ROWS:
========

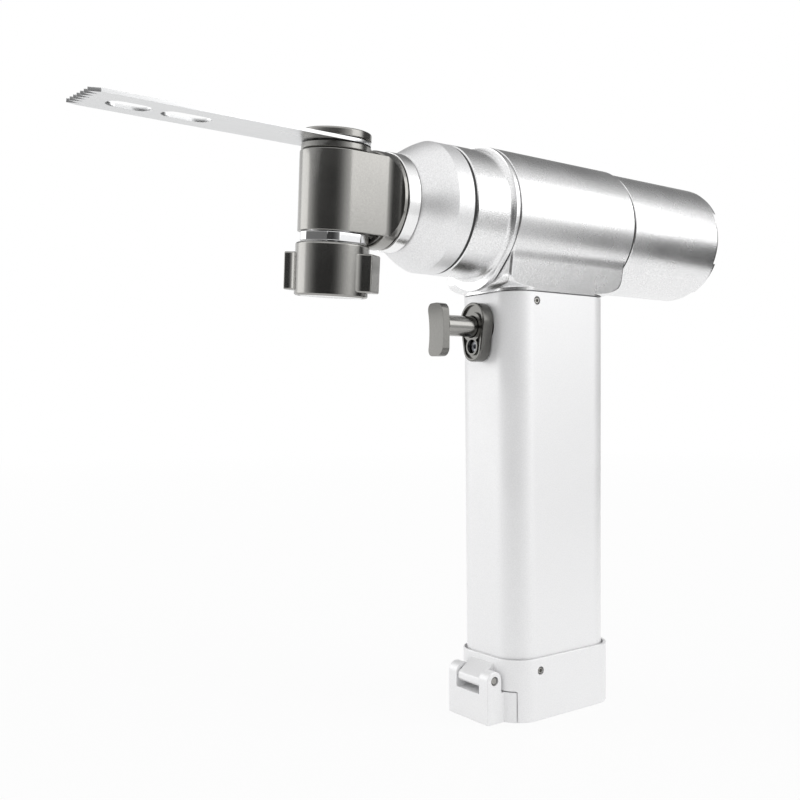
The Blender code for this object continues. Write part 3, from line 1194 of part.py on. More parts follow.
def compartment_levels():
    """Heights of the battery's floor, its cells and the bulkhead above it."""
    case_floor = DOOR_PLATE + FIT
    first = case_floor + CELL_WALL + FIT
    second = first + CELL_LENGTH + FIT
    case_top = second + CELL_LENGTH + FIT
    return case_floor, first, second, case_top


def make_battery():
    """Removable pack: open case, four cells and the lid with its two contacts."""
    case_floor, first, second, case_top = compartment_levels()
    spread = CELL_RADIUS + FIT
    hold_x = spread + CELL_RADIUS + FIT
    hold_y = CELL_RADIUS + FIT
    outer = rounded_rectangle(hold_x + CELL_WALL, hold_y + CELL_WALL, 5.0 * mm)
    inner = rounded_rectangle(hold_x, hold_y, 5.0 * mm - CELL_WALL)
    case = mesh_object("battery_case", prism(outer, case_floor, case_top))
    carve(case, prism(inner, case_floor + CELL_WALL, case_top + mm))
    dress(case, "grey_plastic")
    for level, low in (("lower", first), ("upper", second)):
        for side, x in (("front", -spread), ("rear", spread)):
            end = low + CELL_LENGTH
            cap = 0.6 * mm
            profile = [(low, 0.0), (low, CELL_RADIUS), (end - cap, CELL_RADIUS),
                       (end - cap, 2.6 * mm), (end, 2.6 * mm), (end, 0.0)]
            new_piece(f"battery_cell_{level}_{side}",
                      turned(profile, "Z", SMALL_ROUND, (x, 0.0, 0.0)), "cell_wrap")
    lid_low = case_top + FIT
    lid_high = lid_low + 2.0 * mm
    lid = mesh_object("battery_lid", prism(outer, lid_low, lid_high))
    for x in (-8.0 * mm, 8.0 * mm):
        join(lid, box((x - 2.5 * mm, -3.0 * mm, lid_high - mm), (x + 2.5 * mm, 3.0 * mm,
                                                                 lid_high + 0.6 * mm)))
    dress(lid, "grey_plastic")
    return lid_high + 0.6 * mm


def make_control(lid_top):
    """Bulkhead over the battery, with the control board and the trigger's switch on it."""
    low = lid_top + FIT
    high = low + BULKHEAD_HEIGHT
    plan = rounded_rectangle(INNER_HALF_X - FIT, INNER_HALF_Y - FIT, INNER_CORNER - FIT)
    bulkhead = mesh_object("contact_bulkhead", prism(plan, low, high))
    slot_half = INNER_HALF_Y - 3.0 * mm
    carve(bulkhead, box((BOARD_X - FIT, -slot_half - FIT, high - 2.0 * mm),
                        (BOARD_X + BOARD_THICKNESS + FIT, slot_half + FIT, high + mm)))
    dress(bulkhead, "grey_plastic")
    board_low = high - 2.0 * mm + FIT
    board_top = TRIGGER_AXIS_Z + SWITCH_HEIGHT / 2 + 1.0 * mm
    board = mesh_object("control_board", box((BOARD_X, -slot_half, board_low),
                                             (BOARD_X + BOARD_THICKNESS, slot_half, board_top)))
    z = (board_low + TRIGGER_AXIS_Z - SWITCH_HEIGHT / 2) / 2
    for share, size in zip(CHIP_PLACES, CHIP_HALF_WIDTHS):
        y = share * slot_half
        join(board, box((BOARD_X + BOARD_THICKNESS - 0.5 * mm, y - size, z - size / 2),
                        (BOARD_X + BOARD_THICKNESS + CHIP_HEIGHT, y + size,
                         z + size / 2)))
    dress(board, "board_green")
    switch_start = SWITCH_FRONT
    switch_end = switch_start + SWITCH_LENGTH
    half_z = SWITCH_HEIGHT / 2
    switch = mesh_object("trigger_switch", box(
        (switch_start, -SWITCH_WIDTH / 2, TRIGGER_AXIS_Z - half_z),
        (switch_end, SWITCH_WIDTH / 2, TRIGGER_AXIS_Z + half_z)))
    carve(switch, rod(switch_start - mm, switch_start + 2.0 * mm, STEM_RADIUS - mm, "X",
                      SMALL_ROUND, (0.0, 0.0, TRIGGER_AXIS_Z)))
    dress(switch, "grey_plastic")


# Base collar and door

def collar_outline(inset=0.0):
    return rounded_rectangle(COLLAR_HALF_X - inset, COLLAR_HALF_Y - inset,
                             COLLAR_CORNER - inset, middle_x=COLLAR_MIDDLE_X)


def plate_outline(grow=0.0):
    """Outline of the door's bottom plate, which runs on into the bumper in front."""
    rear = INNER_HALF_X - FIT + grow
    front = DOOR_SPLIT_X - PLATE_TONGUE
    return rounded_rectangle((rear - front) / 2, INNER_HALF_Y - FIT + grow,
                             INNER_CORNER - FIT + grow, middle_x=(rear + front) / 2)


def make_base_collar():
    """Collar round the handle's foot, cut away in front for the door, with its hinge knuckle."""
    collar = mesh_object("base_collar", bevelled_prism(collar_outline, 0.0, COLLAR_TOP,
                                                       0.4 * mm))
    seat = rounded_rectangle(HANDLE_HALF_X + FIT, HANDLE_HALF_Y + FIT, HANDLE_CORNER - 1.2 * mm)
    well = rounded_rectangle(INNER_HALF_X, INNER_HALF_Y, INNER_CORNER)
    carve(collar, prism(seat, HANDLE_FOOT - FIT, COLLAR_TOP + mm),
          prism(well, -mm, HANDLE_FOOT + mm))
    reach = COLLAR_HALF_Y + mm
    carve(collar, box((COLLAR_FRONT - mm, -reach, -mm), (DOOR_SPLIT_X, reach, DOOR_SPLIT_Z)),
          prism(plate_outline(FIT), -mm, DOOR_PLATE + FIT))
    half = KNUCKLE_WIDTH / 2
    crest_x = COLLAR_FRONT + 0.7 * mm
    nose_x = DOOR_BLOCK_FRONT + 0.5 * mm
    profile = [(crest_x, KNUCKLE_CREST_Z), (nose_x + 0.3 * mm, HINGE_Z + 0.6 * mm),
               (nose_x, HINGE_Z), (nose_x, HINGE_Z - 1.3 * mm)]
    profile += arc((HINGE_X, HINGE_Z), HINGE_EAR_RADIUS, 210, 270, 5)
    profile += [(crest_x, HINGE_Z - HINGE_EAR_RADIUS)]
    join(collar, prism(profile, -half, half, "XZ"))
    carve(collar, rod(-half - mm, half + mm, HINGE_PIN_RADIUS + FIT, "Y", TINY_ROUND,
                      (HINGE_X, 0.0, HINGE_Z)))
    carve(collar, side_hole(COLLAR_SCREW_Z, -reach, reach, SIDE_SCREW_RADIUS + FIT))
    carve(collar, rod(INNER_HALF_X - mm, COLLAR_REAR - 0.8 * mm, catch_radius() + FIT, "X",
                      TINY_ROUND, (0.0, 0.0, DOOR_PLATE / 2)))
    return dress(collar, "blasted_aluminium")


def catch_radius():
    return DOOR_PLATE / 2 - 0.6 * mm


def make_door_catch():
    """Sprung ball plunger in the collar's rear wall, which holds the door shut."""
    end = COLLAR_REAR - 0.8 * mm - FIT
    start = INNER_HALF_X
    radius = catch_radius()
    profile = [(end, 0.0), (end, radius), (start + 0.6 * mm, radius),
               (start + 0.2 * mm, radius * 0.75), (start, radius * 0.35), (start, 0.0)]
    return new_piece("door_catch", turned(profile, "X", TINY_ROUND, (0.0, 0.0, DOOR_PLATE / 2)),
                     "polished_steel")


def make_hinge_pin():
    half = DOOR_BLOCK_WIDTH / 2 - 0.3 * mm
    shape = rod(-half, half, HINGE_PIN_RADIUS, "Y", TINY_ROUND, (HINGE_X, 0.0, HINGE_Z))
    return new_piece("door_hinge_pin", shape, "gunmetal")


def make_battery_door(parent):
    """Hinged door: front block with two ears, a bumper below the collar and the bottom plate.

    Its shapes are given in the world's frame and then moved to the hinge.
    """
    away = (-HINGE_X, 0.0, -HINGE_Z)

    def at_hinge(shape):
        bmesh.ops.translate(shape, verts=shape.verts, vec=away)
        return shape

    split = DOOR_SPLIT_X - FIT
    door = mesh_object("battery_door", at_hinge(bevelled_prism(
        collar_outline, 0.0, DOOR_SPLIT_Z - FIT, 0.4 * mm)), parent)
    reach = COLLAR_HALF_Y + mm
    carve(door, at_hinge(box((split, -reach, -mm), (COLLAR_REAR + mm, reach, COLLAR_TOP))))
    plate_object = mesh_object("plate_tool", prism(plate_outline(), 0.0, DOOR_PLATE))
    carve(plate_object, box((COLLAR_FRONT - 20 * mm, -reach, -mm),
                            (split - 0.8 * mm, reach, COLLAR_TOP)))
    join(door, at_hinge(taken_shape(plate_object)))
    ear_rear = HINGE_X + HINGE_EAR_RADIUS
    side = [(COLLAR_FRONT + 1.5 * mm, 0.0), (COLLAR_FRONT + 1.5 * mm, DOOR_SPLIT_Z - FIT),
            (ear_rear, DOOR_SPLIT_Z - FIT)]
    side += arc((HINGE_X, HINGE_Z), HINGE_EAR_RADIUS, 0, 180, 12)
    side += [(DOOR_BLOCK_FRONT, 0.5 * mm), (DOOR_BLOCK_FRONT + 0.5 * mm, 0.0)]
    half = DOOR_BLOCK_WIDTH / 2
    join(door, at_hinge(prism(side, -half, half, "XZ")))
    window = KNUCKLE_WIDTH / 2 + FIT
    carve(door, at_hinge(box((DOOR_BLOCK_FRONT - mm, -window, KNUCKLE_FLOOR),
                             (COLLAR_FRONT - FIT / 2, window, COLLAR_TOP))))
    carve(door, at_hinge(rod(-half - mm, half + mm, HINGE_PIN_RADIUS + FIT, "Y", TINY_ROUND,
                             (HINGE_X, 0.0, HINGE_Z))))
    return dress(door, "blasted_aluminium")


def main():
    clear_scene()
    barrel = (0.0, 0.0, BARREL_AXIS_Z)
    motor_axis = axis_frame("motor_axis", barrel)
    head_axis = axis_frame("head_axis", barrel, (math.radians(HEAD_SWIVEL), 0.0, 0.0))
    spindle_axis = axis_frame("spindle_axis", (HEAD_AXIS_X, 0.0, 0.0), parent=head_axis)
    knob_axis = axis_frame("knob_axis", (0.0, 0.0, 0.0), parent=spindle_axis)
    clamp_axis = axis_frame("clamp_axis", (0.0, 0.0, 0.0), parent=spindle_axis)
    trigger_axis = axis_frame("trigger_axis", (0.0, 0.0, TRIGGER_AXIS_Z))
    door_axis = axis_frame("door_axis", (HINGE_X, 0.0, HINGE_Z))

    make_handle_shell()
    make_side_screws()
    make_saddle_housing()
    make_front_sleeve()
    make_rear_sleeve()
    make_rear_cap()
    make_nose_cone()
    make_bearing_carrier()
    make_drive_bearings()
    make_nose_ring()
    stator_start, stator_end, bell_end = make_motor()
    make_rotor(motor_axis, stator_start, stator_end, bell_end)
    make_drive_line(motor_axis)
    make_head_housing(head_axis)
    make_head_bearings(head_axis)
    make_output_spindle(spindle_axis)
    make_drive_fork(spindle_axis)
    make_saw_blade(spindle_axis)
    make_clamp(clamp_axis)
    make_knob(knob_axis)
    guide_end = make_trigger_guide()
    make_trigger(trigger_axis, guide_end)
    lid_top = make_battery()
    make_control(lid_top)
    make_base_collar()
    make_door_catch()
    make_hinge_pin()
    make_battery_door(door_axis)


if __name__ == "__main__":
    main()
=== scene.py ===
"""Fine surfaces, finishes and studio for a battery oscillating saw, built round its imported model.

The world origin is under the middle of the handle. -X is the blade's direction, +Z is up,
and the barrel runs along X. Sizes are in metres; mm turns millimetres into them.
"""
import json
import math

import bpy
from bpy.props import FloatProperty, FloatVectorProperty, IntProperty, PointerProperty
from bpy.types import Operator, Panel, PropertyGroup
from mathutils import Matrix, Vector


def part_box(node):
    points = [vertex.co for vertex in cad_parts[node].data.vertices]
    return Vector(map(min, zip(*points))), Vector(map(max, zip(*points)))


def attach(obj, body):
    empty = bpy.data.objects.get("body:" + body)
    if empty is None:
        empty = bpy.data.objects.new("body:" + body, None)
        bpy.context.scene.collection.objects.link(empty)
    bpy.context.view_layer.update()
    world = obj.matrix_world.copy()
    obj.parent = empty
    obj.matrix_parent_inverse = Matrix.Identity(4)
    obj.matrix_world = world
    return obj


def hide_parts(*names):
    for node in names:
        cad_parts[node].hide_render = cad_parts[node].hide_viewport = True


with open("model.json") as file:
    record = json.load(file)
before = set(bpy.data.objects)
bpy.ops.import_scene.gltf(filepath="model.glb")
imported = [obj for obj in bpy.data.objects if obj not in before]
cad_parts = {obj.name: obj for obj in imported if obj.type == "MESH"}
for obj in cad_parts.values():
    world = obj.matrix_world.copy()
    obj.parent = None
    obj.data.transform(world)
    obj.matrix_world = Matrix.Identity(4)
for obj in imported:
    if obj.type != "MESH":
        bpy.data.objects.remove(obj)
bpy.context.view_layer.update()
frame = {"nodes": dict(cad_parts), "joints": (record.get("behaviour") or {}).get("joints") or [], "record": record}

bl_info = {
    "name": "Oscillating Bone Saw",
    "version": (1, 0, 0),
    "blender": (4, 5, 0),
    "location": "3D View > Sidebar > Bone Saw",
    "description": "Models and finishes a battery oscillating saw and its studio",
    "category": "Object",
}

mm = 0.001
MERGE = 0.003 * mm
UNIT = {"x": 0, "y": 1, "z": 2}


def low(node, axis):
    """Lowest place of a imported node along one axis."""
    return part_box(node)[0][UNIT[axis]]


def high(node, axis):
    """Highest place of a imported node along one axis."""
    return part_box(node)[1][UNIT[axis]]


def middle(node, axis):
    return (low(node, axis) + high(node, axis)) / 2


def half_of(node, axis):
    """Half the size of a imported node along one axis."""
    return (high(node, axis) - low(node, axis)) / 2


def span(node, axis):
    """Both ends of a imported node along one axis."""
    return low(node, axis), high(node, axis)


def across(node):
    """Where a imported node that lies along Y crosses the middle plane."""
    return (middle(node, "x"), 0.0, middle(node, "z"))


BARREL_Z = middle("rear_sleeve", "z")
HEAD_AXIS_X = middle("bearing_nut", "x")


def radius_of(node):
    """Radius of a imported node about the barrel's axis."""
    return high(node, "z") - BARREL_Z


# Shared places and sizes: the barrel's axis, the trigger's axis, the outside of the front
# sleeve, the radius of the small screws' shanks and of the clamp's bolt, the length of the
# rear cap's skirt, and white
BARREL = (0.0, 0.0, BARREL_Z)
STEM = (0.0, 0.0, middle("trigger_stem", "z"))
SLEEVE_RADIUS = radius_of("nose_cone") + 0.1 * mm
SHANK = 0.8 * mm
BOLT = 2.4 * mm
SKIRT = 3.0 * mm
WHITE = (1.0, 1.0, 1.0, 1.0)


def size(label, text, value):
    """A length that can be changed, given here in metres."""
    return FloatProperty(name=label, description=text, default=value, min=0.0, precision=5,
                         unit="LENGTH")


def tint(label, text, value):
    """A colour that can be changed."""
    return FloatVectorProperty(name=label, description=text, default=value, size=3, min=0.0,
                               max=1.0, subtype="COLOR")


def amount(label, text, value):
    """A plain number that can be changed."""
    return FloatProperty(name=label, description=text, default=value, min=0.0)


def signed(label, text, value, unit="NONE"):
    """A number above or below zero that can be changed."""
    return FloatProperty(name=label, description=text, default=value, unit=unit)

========

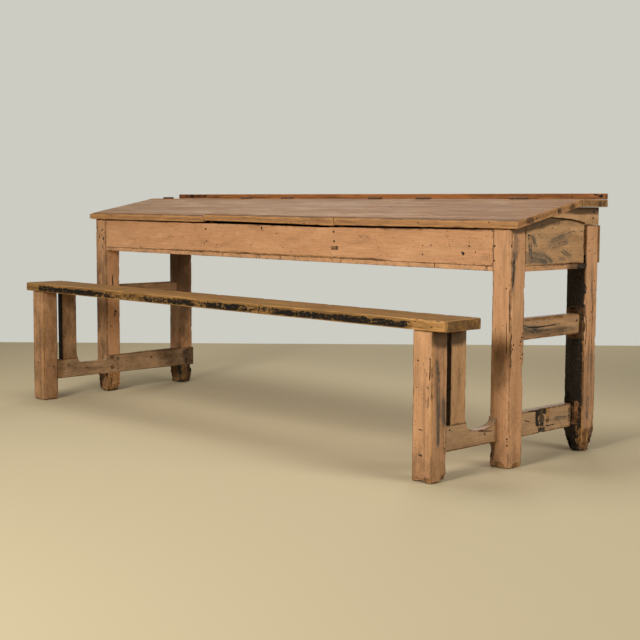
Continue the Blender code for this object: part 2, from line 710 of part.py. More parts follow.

========

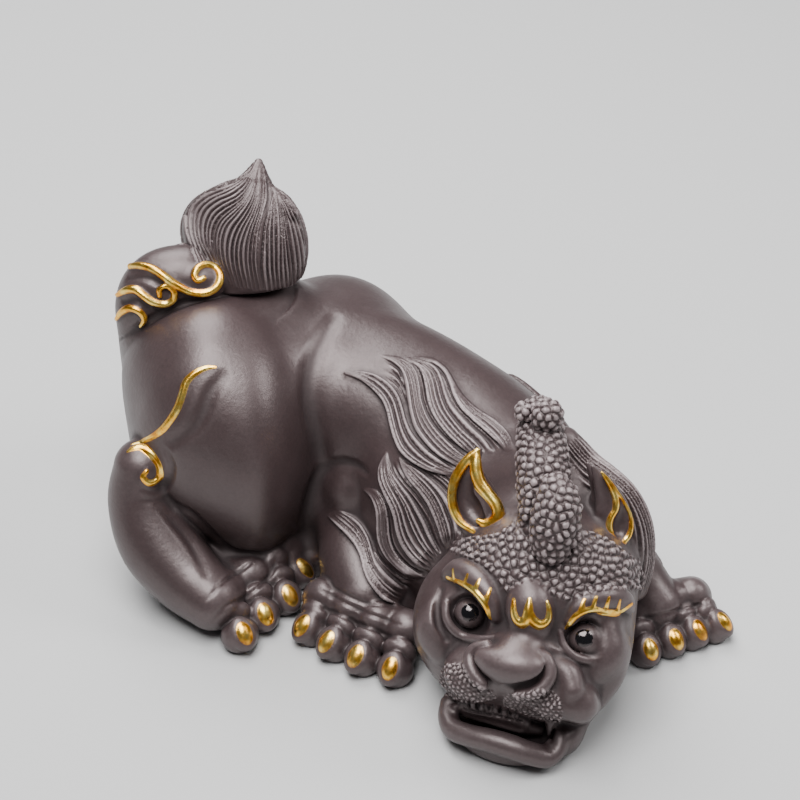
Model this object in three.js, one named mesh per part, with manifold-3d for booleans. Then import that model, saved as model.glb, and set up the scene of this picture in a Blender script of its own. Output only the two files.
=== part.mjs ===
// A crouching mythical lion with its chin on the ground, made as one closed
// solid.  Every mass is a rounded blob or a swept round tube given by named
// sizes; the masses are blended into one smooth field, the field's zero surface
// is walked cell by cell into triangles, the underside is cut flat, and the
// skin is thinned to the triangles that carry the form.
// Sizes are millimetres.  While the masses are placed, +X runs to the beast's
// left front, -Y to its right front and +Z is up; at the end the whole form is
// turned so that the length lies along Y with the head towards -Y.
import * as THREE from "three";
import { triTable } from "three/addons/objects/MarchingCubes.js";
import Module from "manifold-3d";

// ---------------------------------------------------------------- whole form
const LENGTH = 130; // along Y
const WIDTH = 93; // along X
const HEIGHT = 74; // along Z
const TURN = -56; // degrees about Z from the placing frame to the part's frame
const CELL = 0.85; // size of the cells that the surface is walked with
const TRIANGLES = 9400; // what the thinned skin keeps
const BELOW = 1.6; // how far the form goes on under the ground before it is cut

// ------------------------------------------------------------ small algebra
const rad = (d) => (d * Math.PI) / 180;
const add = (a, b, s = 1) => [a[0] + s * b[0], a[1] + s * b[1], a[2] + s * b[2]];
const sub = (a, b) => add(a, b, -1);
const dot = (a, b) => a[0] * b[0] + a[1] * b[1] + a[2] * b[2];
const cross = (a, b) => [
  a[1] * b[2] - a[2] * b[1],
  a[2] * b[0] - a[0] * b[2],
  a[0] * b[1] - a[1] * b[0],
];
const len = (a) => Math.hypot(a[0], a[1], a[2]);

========

WORK REQUIRED: Will you return exactly the lines above from the one with "Model this object" down to the one with "const BELOW = 1.6;", counting both as part of the range?

TASK RESPONSE:
Model this object in three.js, one named mesh per part, with manifold-3d for booleans. Then import that model, saved as model.glb, and set up the scene of this picture in a Blender script of its own. Output only the two files.
=== part.mjs ===
// A crouching mythical lion with its chin on the ground, made as one closed
// solid.  Every mass is a rounded blob or a swept round tube given by named
// sizes; the masses are blended into one smooth field, the field's zero surface
// is walked cell by cell into triangles, the underside is cut flat, and the
// skin is thinned to the triangles that carry the form.
// Sizes are millimetres.  While the masses are placed, +X runs to the beast's
// left front, -Y to its right front and +Z is up; at the end the whole form is
// turned so that the length lies along Y with the head towards -Y.
import * as THREE from "three";
import { triTable } from "three/addons/objects/MarchingCubes.js";
import Module from "manifold-3d";

// ---------------------------------------------------------------- whole form
const LENGTH = 130; // along Y
const WIDTH = 93; // along X
const HEIGHT = 74; // along Z
const TURN = -56; // degrees about Z from the placing frame to the part's frame
const CELL = 0.85; // size of the cells that the surface is walked with
const TRIANGLES = 9400; // what the thinned skin keeps
const BELOW = 1.6; // how far the form goes on under the ground before it is cut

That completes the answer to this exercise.